Below are some records. Reproduce them exactly from their first line through the line with "looks along -Y.", inclusive.

■ Material ■
## BEGIN

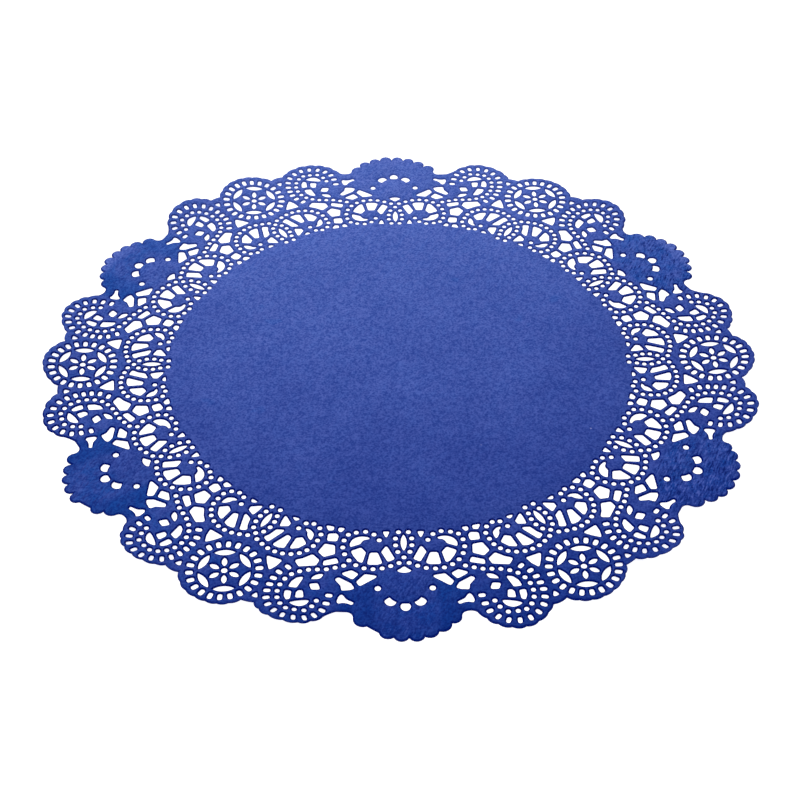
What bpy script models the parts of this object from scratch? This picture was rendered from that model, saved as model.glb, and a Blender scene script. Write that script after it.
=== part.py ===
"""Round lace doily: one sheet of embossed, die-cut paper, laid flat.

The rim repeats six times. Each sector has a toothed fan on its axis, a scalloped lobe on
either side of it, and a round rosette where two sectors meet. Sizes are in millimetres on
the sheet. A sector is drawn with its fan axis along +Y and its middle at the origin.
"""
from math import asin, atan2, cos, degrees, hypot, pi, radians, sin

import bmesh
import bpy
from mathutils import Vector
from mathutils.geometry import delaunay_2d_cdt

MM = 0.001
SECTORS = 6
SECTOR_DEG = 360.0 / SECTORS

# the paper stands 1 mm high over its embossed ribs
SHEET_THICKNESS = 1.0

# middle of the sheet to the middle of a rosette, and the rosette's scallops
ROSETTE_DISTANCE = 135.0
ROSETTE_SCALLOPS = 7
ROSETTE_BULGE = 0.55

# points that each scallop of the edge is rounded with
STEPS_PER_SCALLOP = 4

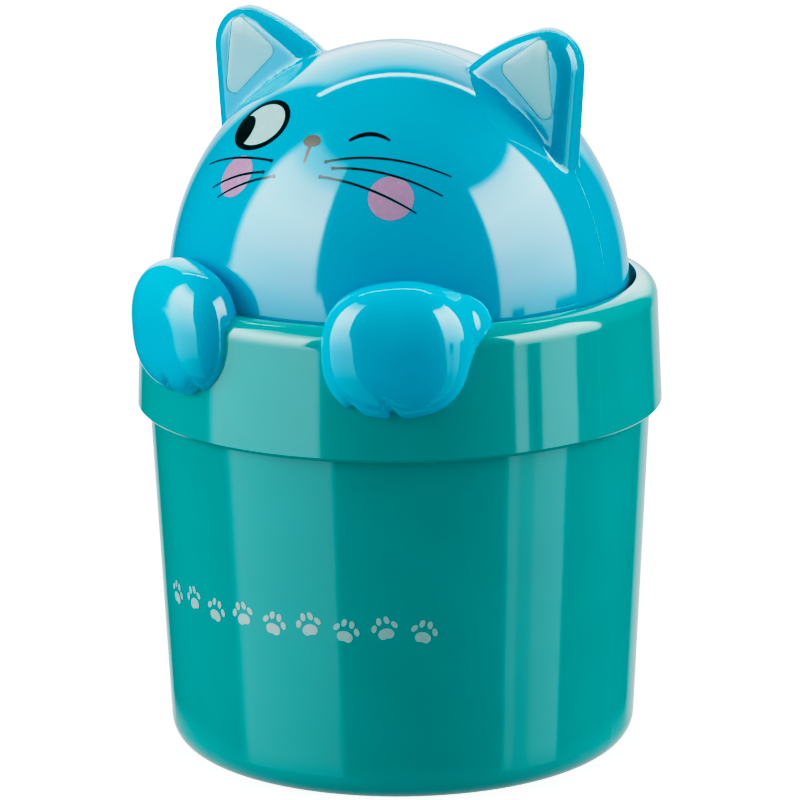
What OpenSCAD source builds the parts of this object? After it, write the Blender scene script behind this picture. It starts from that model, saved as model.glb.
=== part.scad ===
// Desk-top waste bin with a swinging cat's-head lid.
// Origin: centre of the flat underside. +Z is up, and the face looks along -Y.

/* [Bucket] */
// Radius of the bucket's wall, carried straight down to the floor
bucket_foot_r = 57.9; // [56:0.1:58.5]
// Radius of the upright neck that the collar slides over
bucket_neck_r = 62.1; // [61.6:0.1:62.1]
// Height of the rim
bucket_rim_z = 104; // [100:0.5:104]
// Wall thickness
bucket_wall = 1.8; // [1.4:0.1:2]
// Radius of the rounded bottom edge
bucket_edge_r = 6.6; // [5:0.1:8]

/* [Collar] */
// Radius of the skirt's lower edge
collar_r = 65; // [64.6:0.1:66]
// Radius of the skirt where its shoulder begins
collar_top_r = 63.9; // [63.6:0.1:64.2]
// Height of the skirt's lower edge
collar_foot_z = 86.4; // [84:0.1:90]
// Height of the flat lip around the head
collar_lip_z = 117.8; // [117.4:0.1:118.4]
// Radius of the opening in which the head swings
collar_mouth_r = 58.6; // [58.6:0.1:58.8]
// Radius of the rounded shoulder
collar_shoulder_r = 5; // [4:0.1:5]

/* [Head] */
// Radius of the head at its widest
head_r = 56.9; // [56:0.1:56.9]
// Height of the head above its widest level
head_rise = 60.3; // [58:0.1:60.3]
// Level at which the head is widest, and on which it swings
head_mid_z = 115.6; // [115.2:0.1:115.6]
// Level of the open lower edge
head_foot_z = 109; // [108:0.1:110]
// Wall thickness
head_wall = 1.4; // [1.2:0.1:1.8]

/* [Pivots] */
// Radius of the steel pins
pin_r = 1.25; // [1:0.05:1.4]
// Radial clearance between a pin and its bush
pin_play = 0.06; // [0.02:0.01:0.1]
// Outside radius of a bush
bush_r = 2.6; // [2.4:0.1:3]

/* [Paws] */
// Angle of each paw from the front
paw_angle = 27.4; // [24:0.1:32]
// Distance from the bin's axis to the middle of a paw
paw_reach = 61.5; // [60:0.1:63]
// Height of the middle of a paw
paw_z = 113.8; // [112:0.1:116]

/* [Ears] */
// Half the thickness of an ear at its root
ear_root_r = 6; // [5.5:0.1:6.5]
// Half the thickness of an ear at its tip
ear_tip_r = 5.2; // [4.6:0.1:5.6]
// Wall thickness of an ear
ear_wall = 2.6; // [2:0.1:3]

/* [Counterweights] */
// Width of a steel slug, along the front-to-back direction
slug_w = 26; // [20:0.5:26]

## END

■ Solution for this task ■
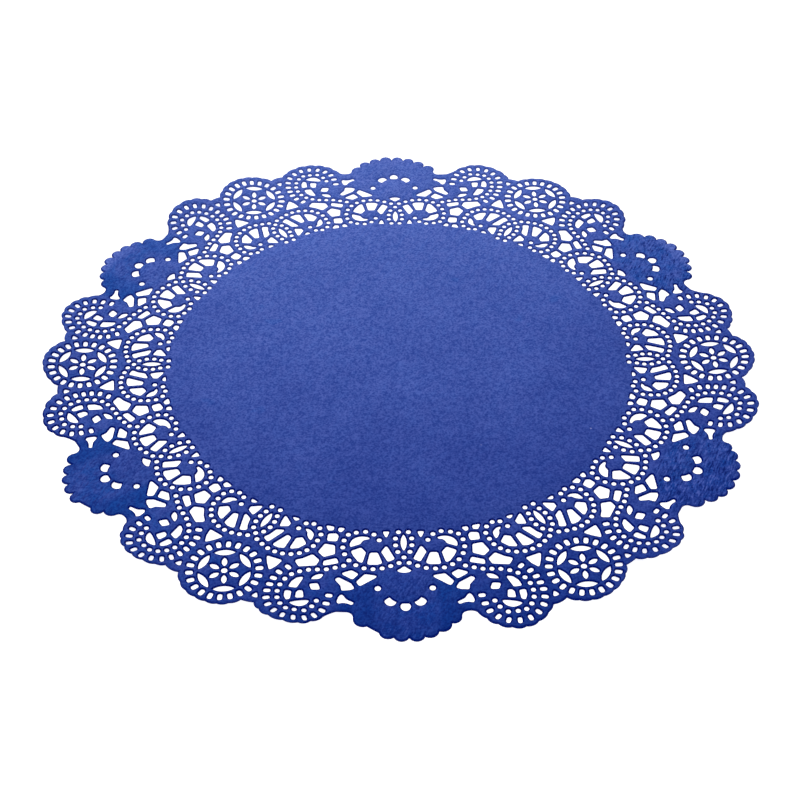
What bpy script models the parts of this object from scratch? This picture was rendered from that model, saved as model.glb, and a Blender scene script. Write that script after it.
=== part.py ===
"""Round lace doily: one sheet of embossed, die-cut paper, laid flat.

The rim repeats six times. Each sector has a toothed fan on its axis, a scalloped lobe on
either side of it, and a round rosette where two sectors meet. Sizes are in millimetres on
the sheet. A sector is drawn with its fan axis along +Y and its middle at the origin.
"""
from math import asin, atan2, cos, degrees, hypot, pi, radians, sin

import bmesh
import bpy
from mathutils import Vector
from mathutils.geometry import delaunay_2d_cdt

MM = 0.001
SECTORS = 6
SECTOR_DEG = 360.0 / SECTORS

# the paper stands 1 mm high over its embossed ribs
SHEET_THICKNESS = 1.0

# middle of the sheet to the middle of a rosette, and the rosette's scallops
ROSETTE_DISTANCE = 135.0
ROSETTE_SCALLOPS = 7
ROSETTE_BULGE = 0.55

# points that each scallop of the edge is rounded with
STEPS_PER_SCALLOP = 4

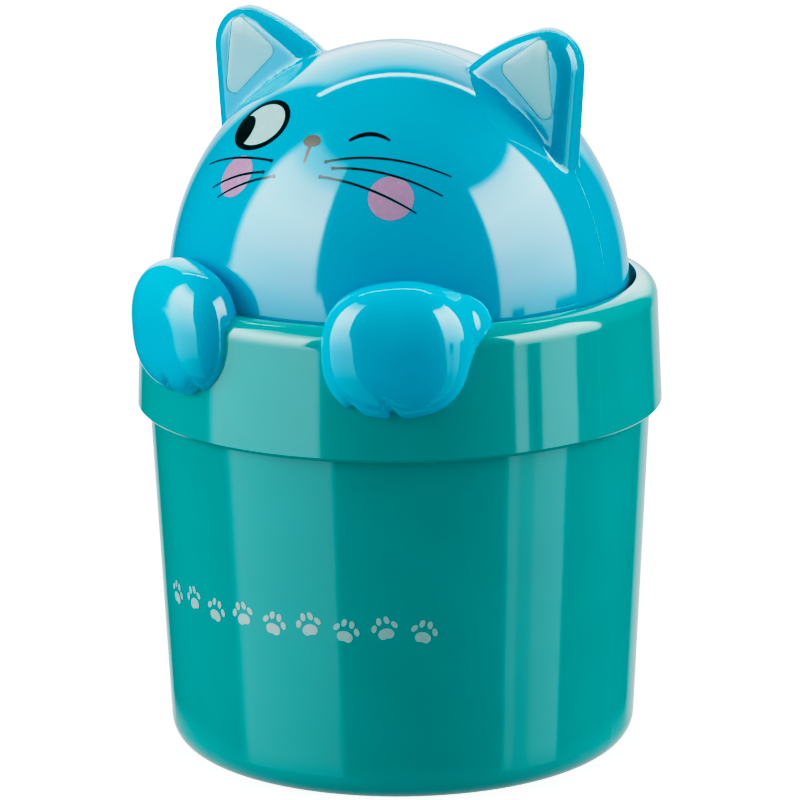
What OpenSCAD source builds the parts of this object? After it, write the Blender scene script behind this picture. It starts from that model, saved as model.glb.
=== part.scad ===
// Desk-top waste bin with a swinging cat's-head lid.
// Origin: centre of the flat underside. +Z is up, and the face looks along -Y.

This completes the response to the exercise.